━━━ Material ━━━
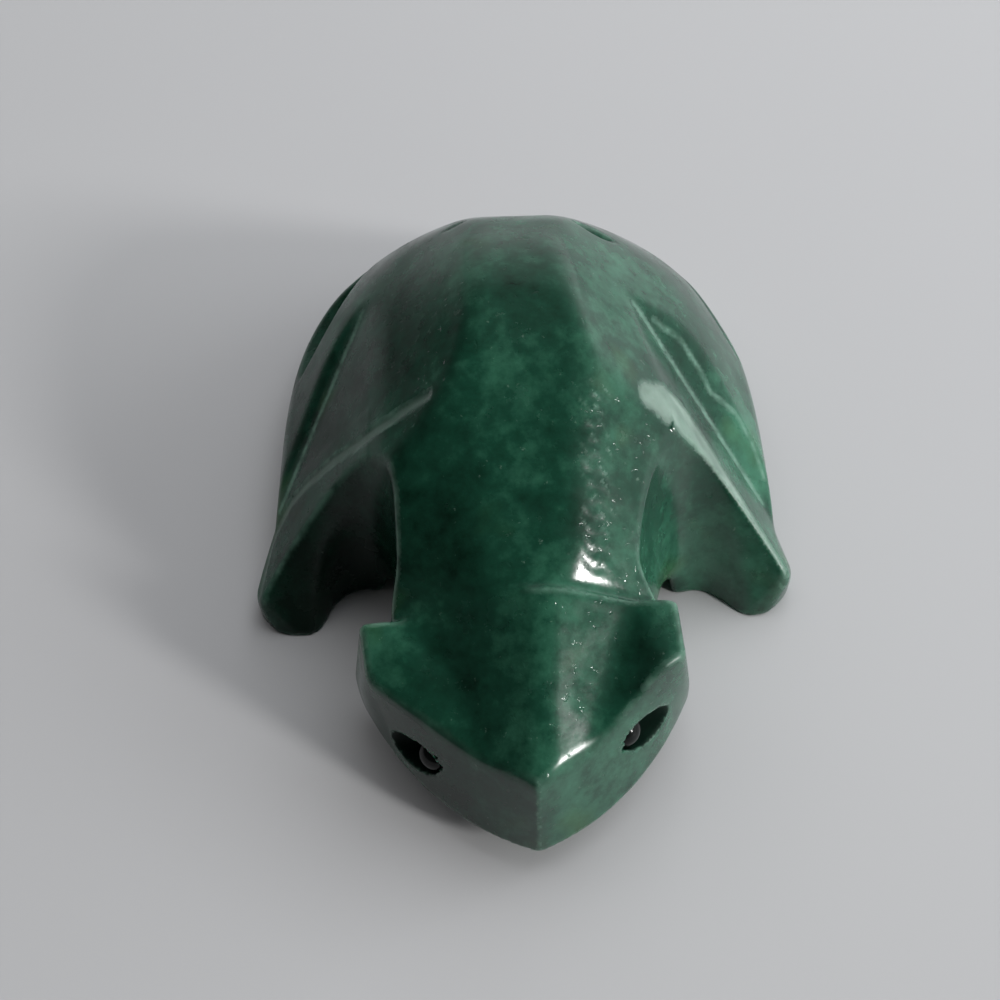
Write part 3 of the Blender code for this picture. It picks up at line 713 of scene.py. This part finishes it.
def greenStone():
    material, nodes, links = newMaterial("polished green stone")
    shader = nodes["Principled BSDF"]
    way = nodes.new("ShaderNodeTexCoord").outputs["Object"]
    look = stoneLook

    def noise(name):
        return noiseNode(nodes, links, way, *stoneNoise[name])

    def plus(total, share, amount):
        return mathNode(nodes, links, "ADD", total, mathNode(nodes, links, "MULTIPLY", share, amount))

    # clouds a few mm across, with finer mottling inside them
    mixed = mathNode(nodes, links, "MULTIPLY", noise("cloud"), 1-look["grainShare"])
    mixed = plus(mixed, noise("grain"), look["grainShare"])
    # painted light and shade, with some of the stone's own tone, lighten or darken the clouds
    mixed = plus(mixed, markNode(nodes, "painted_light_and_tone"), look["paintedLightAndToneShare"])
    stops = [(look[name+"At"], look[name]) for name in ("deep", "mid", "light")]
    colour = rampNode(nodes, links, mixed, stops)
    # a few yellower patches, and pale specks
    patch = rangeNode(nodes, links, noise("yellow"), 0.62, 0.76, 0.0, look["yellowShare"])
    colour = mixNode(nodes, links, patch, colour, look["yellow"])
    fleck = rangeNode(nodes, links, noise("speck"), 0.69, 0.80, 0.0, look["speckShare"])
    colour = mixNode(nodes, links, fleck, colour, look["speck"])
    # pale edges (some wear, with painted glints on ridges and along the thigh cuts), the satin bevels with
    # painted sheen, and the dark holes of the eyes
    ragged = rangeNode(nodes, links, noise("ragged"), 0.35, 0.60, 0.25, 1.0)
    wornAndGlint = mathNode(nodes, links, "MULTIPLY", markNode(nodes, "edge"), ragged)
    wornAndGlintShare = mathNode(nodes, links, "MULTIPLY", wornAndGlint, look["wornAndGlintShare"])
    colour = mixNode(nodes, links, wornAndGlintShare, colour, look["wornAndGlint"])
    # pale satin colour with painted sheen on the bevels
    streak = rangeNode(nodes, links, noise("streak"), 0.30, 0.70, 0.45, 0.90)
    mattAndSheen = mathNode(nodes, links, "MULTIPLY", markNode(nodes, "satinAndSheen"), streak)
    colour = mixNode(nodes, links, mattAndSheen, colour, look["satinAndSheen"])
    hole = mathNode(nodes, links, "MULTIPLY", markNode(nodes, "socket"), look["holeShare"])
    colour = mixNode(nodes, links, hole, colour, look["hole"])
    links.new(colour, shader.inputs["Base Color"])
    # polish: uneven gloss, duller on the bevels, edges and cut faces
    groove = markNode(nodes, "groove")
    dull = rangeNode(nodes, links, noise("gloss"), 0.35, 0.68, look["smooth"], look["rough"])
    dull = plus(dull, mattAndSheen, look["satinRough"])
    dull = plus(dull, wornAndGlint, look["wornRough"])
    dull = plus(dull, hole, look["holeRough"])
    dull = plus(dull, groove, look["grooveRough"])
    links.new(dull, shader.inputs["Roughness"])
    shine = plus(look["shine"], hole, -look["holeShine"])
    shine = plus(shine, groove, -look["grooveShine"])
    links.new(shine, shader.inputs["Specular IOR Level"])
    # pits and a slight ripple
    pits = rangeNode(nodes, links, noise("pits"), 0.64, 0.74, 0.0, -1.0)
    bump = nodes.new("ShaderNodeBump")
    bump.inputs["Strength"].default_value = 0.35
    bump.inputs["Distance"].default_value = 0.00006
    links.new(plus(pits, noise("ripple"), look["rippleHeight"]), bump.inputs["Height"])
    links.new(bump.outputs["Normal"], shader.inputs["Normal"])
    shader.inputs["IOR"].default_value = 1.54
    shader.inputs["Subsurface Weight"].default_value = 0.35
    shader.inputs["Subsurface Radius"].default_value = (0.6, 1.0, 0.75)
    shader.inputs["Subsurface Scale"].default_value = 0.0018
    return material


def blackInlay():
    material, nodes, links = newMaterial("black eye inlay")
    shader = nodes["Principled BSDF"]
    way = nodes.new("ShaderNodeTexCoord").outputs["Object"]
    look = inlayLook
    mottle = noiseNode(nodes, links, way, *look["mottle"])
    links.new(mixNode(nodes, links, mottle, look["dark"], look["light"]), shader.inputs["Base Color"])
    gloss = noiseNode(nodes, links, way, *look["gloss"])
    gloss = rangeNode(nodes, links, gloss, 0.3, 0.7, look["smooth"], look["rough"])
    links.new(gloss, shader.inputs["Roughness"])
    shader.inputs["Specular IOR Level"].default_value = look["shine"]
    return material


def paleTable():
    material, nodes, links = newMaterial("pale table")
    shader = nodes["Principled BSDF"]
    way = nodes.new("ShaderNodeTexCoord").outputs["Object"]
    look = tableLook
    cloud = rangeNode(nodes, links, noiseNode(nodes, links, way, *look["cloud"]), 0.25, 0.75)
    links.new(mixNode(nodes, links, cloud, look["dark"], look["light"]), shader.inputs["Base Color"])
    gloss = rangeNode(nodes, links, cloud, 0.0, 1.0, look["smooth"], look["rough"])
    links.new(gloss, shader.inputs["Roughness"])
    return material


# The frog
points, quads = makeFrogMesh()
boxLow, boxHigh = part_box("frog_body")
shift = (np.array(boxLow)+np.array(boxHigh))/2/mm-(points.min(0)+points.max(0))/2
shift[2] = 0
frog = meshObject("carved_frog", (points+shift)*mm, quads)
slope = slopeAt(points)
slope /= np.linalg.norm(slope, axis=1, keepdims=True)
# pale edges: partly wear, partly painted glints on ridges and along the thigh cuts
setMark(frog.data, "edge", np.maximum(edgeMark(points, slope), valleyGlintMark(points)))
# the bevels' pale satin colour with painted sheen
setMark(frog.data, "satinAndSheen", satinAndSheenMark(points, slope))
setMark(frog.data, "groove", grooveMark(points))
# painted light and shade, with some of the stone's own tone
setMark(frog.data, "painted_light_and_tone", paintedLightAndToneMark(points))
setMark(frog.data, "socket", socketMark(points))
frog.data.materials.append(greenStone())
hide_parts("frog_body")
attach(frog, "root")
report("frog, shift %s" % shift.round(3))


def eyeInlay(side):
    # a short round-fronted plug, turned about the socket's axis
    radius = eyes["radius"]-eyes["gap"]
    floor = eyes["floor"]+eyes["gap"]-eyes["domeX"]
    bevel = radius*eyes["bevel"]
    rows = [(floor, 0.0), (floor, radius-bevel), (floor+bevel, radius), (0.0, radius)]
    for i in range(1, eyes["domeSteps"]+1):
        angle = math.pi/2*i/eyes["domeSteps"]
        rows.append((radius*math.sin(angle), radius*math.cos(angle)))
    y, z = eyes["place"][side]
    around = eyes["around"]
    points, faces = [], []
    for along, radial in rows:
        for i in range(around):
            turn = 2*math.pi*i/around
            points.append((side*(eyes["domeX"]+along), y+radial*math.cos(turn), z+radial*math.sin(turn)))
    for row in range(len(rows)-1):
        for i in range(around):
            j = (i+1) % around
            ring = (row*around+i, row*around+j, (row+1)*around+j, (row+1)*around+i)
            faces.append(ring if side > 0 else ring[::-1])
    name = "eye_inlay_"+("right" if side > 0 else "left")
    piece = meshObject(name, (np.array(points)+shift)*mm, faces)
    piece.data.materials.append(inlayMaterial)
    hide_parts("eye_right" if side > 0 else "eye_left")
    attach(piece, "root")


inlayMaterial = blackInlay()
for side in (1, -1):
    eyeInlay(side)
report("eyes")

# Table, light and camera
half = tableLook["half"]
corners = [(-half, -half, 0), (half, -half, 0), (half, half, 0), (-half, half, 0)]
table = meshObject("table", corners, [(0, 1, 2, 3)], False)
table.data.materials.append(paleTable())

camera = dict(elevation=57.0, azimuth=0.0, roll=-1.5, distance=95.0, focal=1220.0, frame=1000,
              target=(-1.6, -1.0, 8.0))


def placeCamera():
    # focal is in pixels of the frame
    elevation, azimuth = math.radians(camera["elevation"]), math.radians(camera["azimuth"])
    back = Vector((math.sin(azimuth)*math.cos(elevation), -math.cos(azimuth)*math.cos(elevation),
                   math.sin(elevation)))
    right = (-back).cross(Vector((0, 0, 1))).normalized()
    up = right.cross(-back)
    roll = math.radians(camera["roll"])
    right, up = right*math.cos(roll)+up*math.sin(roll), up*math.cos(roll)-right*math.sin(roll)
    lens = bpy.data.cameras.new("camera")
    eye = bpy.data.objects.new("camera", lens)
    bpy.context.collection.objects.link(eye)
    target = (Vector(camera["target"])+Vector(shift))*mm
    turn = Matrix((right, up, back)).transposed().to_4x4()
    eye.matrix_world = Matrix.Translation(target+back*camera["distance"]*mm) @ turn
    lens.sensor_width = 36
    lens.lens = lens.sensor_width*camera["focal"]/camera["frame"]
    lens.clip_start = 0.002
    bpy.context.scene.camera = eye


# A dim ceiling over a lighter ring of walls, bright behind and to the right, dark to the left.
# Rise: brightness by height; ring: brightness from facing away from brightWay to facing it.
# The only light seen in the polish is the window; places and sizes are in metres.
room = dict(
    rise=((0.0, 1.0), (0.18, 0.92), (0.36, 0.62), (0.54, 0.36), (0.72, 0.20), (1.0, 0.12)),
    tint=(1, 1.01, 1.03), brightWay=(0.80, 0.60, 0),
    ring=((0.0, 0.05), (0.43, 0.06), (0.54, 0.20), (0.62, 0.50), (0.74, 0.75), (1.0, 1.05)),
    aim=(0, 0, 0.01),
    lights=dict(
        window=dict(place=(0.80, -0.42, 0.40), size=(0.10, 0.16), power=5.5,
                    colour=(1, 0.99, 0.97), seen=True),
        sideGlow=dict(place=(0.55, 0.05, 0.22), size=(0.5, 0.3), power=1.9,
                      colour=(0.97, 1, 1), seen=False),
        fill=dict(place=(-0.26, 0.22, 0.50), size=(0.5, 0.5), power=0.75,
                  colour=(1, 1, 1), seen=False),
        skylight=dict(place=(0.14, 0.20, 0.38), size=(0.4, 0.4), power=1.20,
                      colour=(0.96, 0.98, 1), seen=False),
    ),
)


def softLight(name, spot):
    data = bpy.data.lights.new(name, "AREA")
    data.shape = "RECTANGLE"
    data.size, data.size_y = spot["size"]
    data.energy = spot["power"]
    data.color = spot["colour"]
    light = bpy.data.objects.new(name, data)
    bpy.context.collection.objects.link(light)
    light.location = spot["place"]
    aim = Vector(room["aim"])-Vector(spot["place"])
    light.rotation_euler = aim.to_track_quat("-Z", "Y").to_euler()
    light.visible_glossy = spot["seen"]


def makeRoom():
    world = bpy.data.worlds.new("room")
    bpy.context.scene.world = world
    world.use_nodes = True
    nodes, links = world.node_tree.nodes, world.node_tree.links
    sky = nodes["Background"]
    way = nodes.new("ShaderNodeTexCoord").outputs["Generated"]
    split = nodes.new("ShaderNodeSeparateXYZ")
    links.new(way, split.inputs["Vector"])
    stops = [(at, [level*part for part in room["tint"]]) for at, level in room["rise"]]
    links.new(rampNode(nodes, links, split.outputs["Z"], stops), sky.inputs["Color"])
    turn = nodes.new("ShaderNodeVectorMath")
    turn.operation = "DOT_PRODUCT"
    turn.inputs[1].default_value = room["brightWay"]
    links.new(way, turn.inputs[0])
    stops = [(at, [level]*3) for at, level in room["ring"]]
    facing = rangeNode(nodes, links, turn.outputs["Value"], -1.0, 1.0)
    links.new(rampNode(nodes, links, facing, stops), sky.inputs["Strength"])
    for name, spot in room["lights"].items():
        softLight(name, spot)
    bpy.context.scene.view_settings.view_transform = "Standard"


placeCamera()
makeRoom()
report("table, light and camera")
━━━
→ **Your goal**:
Check the data for the word "else" and pull out the lines that have it.

→ **Solution to this problem**:
            faces.append(ring if side > 0 else ring[::-1])
    name = "eye_inlay_"+("right" if side > 0 else "left")
    hide_parts("eye_right" if side > 0 else "eye_left")